§ Work to do
Stop after the line with "it lies on.": repeat exactly every line before it, beginning with the first, and that line itself.

§ Provided material
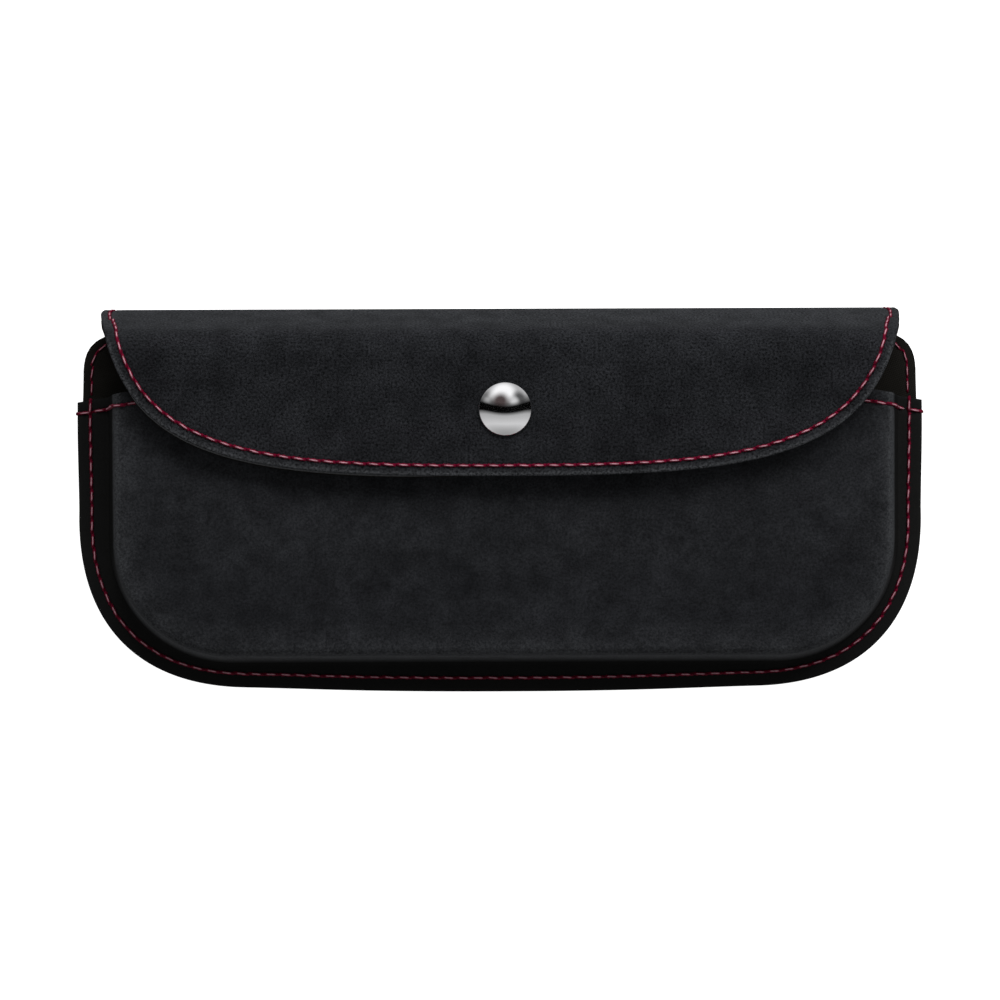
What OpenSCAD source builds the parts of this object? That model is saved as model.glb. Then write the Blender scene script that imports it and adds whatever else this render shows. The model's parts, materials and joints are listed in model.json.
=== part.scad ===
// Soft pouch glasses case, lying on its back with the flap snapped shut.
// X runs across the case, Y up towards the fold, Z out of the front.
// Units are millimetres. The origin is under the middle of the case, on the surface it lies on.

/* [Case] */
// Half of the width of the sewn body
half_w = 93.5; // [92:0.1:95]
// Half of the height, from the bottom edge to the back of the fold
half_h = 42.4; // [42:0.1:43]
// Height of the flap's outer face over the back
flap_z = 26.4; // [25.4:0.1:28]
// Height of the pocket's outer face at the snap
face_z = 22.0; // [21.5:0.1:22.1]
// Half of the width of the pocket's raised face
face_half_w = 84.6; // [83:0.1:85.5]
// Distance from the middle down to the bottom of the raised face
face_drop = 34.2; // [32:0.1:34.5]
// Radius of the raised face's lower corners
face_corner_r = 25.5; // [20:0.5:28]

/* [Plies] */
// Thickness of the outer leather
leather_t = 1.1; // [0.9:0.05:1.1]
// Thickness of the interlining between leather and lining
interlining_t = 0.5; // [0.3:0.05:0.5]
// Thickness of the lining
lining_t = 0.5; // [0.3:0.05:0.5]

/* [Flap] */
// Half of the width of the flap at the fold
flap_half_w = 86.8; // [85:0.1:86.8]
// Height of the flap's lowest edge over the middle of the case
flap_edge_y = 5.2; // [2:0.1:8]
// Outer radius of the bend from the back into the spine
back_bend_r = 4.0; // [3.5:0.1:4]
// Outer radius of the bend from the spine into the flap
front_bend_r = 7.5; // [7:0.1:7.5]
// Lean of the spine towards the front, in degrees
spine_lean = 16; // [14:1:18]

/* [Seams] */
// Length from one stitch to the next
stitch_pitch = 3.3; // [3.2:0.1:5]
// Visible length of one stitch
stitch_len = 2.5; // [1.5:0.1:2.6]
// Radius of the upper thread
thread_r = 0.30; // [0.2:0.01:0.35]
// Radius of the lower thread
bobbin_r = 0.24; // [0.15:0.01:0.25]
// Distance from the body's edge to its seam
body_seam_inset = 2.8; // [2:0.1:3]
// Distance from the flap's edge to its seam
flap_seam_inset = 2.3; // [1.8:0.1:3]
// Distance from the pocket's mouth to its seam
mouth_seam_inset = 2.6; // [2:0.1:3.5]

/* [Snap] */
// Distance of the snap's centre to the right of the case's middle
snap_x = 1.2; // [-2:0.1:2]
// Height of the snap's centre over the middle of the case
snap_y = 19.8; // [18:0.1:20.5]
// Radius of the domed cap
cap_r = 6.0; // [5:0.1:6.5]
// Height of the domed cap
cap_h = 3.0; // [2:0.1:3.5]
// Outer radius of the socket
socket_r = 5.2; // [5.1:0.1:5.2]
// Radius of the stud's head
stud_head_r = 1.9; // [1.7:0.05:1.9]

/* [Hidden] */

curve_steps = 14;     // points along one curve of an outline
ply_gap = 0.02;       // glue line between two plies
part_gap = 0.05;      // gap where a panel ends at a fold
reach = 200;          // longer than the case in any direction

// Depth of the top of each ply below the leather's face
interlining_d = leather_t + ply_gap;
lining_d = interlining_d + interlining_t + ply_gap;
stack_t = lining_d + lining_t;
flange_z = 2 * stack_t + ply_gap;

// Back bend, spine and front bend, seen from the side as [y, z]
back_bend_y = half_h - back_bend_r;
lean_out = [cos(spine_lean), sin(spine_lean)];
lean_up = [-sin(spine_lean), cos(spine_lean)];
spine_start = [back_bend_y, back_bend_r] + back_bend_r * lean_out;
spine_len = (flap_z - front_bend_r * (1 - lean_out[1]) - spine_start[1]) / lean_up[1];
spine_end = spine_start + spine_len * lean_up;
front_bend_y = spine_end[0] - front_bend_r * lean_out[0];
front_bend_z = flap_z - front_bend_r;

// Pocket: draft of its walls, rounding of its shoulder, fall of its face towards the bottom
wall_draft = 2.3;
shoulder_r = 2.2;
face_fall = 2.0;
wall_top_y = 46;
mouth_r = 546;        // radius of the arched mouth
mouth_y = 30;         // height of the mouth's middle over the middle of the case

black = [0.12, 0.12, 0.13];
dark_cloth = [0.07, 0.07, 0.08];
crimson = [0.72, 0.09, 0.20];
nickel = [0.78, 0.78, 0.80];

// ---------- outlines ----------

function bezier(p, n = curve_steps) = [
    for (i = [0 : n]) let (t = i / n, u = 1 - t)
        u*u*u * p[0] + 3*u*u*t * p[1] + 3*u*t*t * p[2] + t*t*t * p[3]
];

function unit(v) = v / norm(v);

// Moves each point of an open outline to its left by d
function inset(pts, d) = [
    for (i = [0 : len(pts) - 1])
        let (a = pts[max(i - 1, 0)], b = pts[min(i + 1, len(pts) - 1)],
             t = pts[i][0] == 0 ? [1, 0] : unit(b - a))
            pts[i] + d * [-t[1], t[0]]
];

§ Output
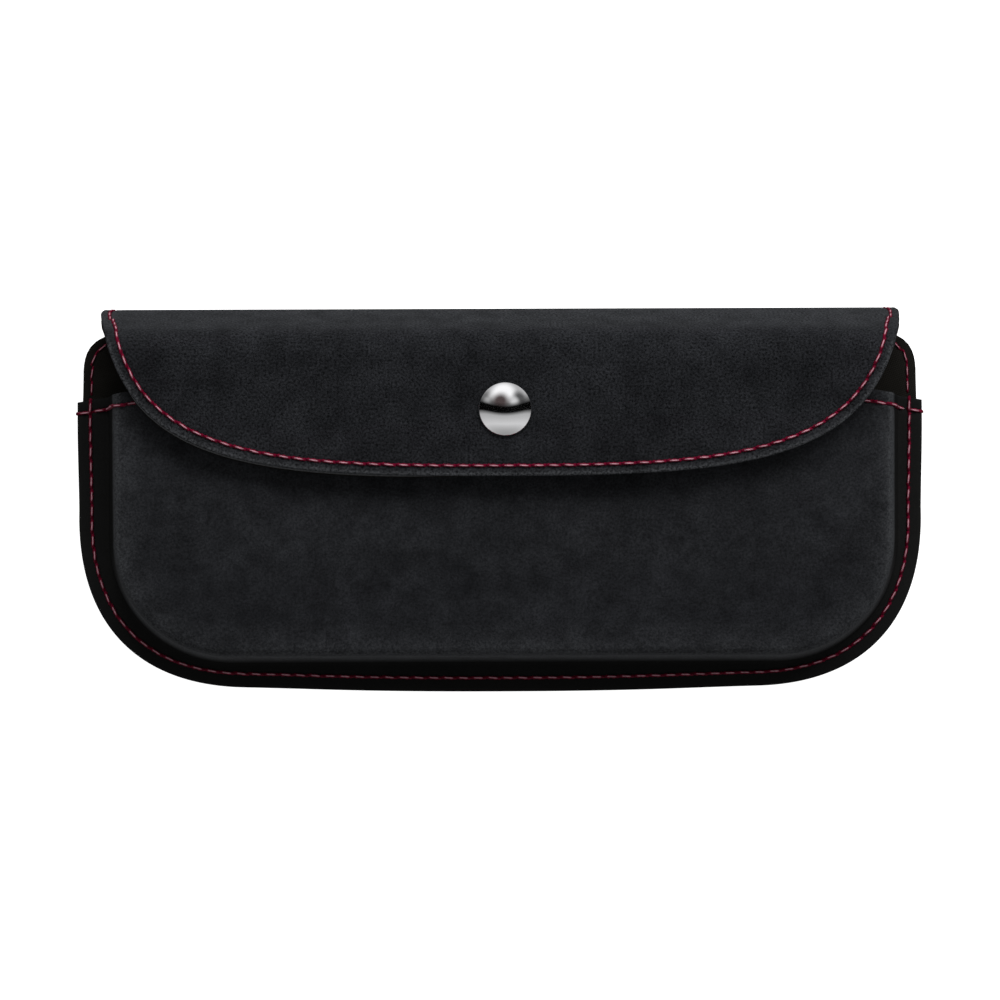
What OpenSCAD source builds the parts of this object? That model is saved as model.glb. Then write the Blender scene script that imports it and adds whatever else this render shows. The model's parts, materials and joints are listed in model.json.
=== part.scad ===
// Soft pouch glasses case, lying on its back with the flap snapped shut.
// X runs across the case, Y up towards the fold, Z out of the front.
// Units are millimetres. The origin is under the middle of the case, on the surface it lies on.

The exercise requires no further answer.